--- Task details ---
In the listing below, locate the line containing "Turn this picture" and the line containing "const GAP = 0.3;". Output both of them and every line between, exactly as written, and nothing more.

─── Data listing ───

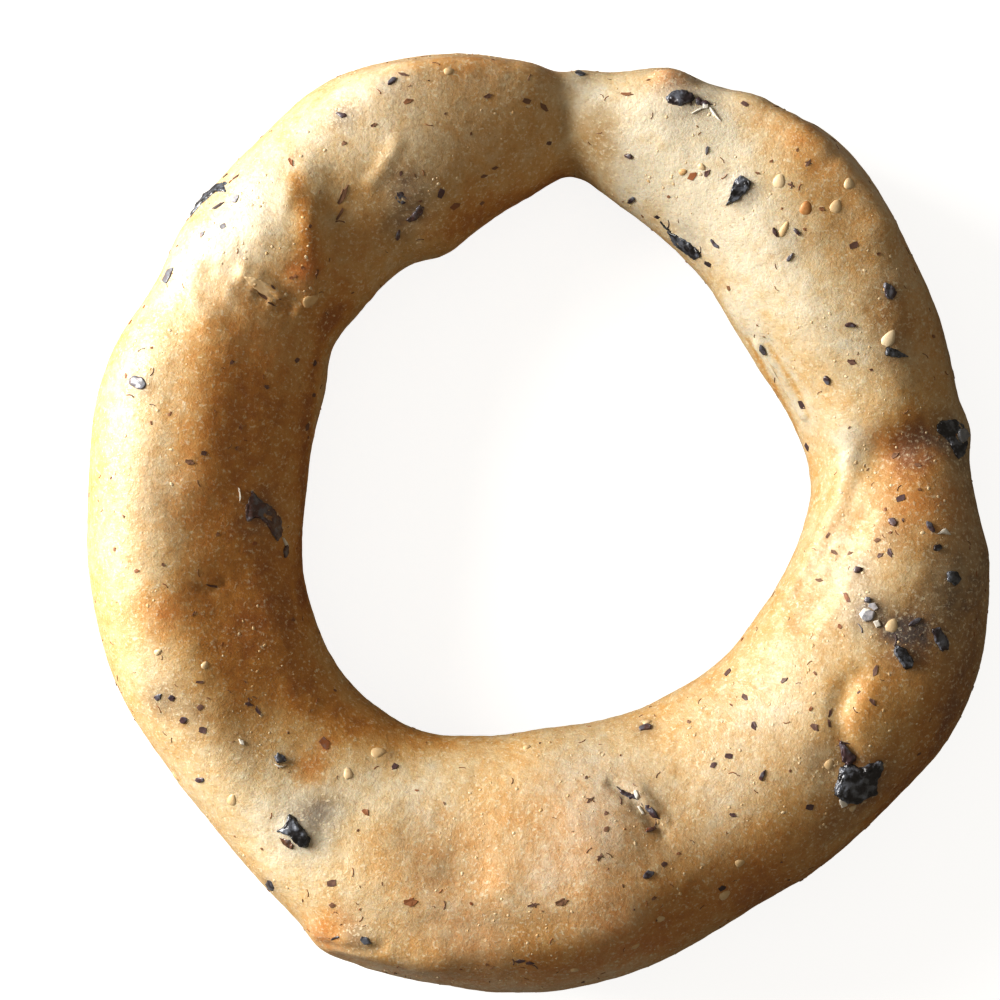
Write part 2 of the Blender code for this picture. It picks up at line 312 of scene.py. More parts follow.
# %% The marks of the hand
FOLDS = {  # pixels of the stroke, lift in mm and reach in mm
    "tongue_lip": ([(243, 274), (262, 282), (280, 297)], 0.7, 1.9),
    "tongue_crack": ([(259, 293), (272, 301), (290, 309)], -0.9, 1.3),
    "tongue_lower_edge": ([(212, 272), (232, 279), (256, 293)], -0.4, 2.4),
    "tongue_edge": ([(308, 212), (310, 224), (313, 240), (316, 265)], 0.8, 2.8),
    "tongue_face": ([(290, 200), (294, 225), (296, 250)], 0.5, 3.4),
    "tongue_top": ([(306, 178), (314, 196)], 0.45, 4.0),
    "left_shoulder": ([(212, 330), (208, 400), (206, 480)], 0.5, 6.0),
    "tongue_edge_foot": ([(308, 226), (312, 246), (312, 270)], 0.8, 3.4),
    "tongue_middle": ([(262, 225), (270, 248), (286, 262)], 0.3, 3.8),
    "tongue_tip": ([(300, 282), (308, 292)], 0.6, 3.0),
    "tongue_tip_side": ([(322, 276), (320, 300)], -0.5, 1.5),
    "glossy_ridge": ([(372, 182), (384, 168), (398, 150)], 0.35, 1.5),
    "top_pinch": ([(562, 70), (566, 120), (567, 170)], -0.6, 3.2),
    "waist": ([(885, 456), (912, 450), (945, 442)], -0.7, 5.0),
    "inner_lip": ([(757, 345), (773, 368), (790, 392), (803, 415)], 0.5, 1.1),
    "inner_lip_groove": ([(770, 345), (787, 369), (803, 393)], -0.25, 1.8),
    "top_blister": ([(660, 76), (682, 78)], 0.8, 2.6),
    "right_flank": ([(897, 262), (918, 325), (930, 385)], -0.6, 6.0),
    "inner_ridge": ([(848, 465), (840, 500), (822, 535), (806, 566), (782, 602)], 0.7, 2.4),
    "inner_ridge_valley": ([(862, 520), (846, 552), (828, 588), (802, 622)], -0.5, 3.0),
    "pillow_edge": ([(862, 674), (846, 688), (838, 710), (838, 735), (846, 752)], -0.35, 2.4),
    "pillow_crest": ([(868, 690), (858, 704), (855, 724)], 0.3, 3.0),
    "bottom_shoulder": ([(370, 945), (430, 956), (500, 954), (570, 947), (625, 928)], 1.0, 6.5),
    "bottom_crest": ([(610, 840), (630, 890)], 0.8, 12.0),
    "bottom_left_shoulder": ([(350, 946), (392, 958), (440, 965)], 0.7, 4.5),
    "upper_right_shoulder": ([(745, 112), (800, 146), (846, 192), (874, 232)], 1.1, 5.5),
    "top_shoulder": ([(405, 80), (470, 76), (540, 88)], 0.9, 4.5),
    "left_inner_shoulder": ([(228, 590), (240, 650), (268, 705)], -0.5, 7.0),
    "sunken_olive": ([(414, 185), (418, 205), (408, 232)], -0.25, 4.0),
    "rim_seam": ([(906, 788), (872, 818), (828, 846)], -0.4, 1.6),
    "split_skin": ([(612, 784), (636, 801), (660, 822)], -0.4, 1.0),
    "split_skin_rim": ([(640, 790), (650, 799), (664, 812)], 0.3, 1.0),
    "dimple": ([(456, 856), (478, 862)], -0.25, 4.0),
    "knob_crease": ([(322, 944), (350, 950), (382, 948)], -0.4, 1.3),
    "upper_left_waist": ([(205, 268), (214, 300), (230, 318)], -0.3, 3.0),
    "rolled_line": ([(206, 585), (220, 588), (228, 580)], -0.35, 0.8),
}
for name, (pixels, lift, reach) in FOLDS.items():
    held = stroke(crust, pixels, lift * MM, reach * MM)
print(len(FOLDS), "strokes, the last on", held, "points")

# %% The crest pushed further out
PUSH_REACH = 11 * MM
CRESTS = {  # pixels along the crest, heading of the push in degrees and its length in mm
    "lower_left": ([(198, 540), (203, 620), (228, 700), (290, 775)], 205, 1.2),
    "bottom": ([(440, 860), (520, 885), (600, 880), (660, 850)], 275, 2.4),
    "top": ([(390, 104), (460, 98), (530, 110)], 98, 2.6),
    "upper_right": ([(735, 120), (800, 165), (855, 225), (885, 290)], 42, 2.6),
}
for name, (pixels, heading_out, length) in CRESTS.items():
    turn = math.radians(heading_out)
    push = Vector((math.cos(turn), math.sin(turn), 0)) * length * MM
    held = stroke(crust, pixels, 0.0, PUSH_REACH, push)
print(len(CRESTS), "stretches of the crest pushed out, the last on", held, "points")

# %% [markdown]
# ## Uneven skin
#
# Under the glaze the skin is never even: slow swells as wide as a finger, pits and pimples
# of a few millimetres, and a fine grain. Each is a Displace modifier with a cloud texture
# of that size. Only what is finer than a millimetre is left to the material's bump.


# %% Displace with clouds
def roughen(piece, name, size, height, depth=1):
    """Displaces a piece by soft clouds of this size and height, both in millimetres."""
    clouds = bpy.data.textures.new(name, "CLOUDS")
    clouds.noise_scale = size * MM
    clouds.noise_depth = depth
    apply_modifier(piece, "DISPLACE", texture=clouds, texture_coords="LOCAL", strength=height * MM)


roughen(crust, "swells", 11.0, 0.4)
roughen(crust, "pimples", 2.8, 0.15)
roughen(crust, "grain", 1.2, 0.12)

# %% [markdown]
# ## Where the oven browned it, and painted shade and light
#
# A baked crust has no single colour. It is pale cream where it was pinched or shaded, gold
# along the top, orange-brown where it bulged towards the heat, and purple-grey where olive
# juice has run. An even noise can't put these where they are, so each is painted on the
# mesh: soft spots with a place, a width and a strength, added up in a number that every
# point of the mesh carries. Some spots of the browning and of the stains are painted shade,
# which darkens shadows, creases and sides that face away from the window, and some bands of
# negative browning along the rims are painted light. The material reads the three numbers
# as attributes.


# %% Paint a number on the crust
def paint(piece, name, spots, start=0.0):
    """Stores a number at each point of a piece, from soft spots of pixel, width in mm and strength.

    A list of pixels in place of one gives a band along them.
    """
    surface = surface_of(piece)
    points = points_of(piece)
    amount = np.full(len(points), start)
    for pixels, width, strength in spots:
        if isinstance(pixels, list):
            away = distance_to_path(points, [np.array(under_pixel(surface, pixel)[0]) for pixel in pixels])
        else:
            away = np.linalg.norm(points - np.array(under_pixel(surface, pixels)[0]), axis=1)
        amount += strength * np.exp(-((away / (width * MM)) ** 2))
    layer = piece.data.attributes.new(name, "FLOAT", "POINT")
    layer.data.foreach_set("value", np.clip(amount, 0.0, 1.0))
    return amount


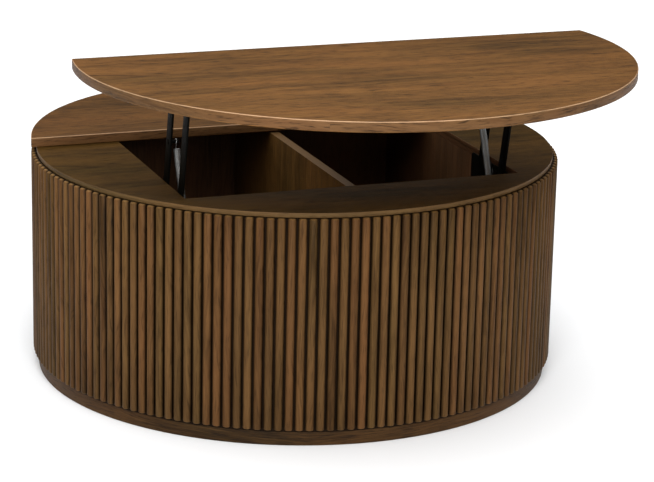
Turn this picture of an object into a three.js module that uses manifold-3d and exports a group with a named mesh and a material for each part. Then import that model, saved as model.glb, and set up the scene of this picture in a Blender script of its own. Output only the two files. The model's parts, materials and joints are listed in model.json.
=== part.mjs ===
// A round drum coffee table whose larger top half lifts up and forward on a pair of spring-assisted arms.
// Millimetres, +Z up. The origin is on the floor, on the drum's axis. +X is the right-hand side and +Y
// the back: the lifting top comes out towards -Y, and it stands in its raised position.
import * as THREE from "three";
import { mergeVertices } from "three/addons/utils/BufferGeometryUtils.js";
import Module from "manifold-3d";

// ---- Driving dimensions -------------------------------------------------------------------------
const GAP = 0.3; // left between pieces that rest on each other

const TABLE_RADIUS = 500; // over the flutes, and of both tops
const RIM_RADIUS = 490; // base board and deck, set back from the flutes
const BASE_HEIGHT = 26;
const DECK_TOP = 427;
const DECK_RIM = 9; // the part of the deck that shows above the flutes
const BOARD = 18; // deck, tops and divider
const WALL = 15; // storage box walls
const FLOOR_BOARD = 9;
const SHELL_INNER = 481;
const SHELL_OUTER = 486.7;
const EDGE_BREAK = 1.5; // bevel on the edges of the tops

const FLUTES = 168;
const FLUTE_PANELS = 4;
const FLUTE_BACK = 487; // inner radius of the fluted skin
const FLUTE_VALLEY = 492.5;
const FLUTE_SHOULDER = 498.4;
const VALLEY_SHARE = 0.08; // of the pitch, on each side of a flute
const SHOULDER_SHARE = 0.24; // of the pitch, from a flute's side to its shoulder

const OPENING = 320; // half the width and half the depth of the square storage opening
const DIVIDER_X = -5;
const SPLIT_Y = 100; // front edge of the fixed top
const SPLIT_GAP = 2; // between the two tops when the table is closed

const LIFT_HEIGHT = 216.2; // how far the lifting top rises
const LIFT_FORWARD = 300; // how far it comes forward
const LEAN_RAISED = THREE.MathUtils.degToRad(12); // forward lean of the raised arms, past upright

// The mechanism's places are (y, z). Its x places are distances from the middle of the table.
const FRONT_PIVOT = [-256, 367];
const REAR_PIVOT = [-164, 349];
const ARM_WIDTH = 25;
const ARM_X = [309, 313];
const BRACKET_X = [316.7, 319.7];
const EAR_X = [304.7, 307.7];
const FLANGE_INNER_X = 270;
const FLANGE_SCREW_X = 286;
const EAR_RADIUS = 12;
const PIVOT_RADIUS = 4;
const HEAD_RADIUS = 7;
const RUNNING = 0.3; // radial clearance of a pin in its hole
const SPRING_X = 298.5;
const SPRING_RADIUS = 6.75;
const SPRING_WIRE = 1; // wire radius
const SPRING_POST = [-262, 346]; // on the base bracket, below the front arm's end
const SPRING_STUD_AT = 153; // from the rear arm's lower pivot, along the arm
const STUD_RADIUS = 3;
const HOOK_REACH = 13; // from the middle of a hook's eye to the end of the coil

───

--- Result ---
Turn this picture of an object into a three.js module that uses manifold-3d and exports a group with a named mesh and a material for each part. Then import that model, saved as model.glb, and set up the scene of this picture in a Blender script of its own. Output only the two files. The model's parts, materials and joints are listed in model.json.
=== part.mjs ===
// A round drum coffee table whose larger top half lifts up and forward on a pair of spring-assisted arms.
// Millimetres, +Z up. The origin is on the floor, on the drum's axis. +X is the right-hand side and +Y
// the back: the lifting top comes out towards -Y, and it stands in its raised position.
import * as THREE from "three";
import { mergeVertices } from "three/addons/utils/BufferGeometryUtils.js";
import Module from "manifold-3d";

// ---- Driving dimensions -------------------------------------------------------------------------
const GAP = 0.3; // left between pieces that rest on each other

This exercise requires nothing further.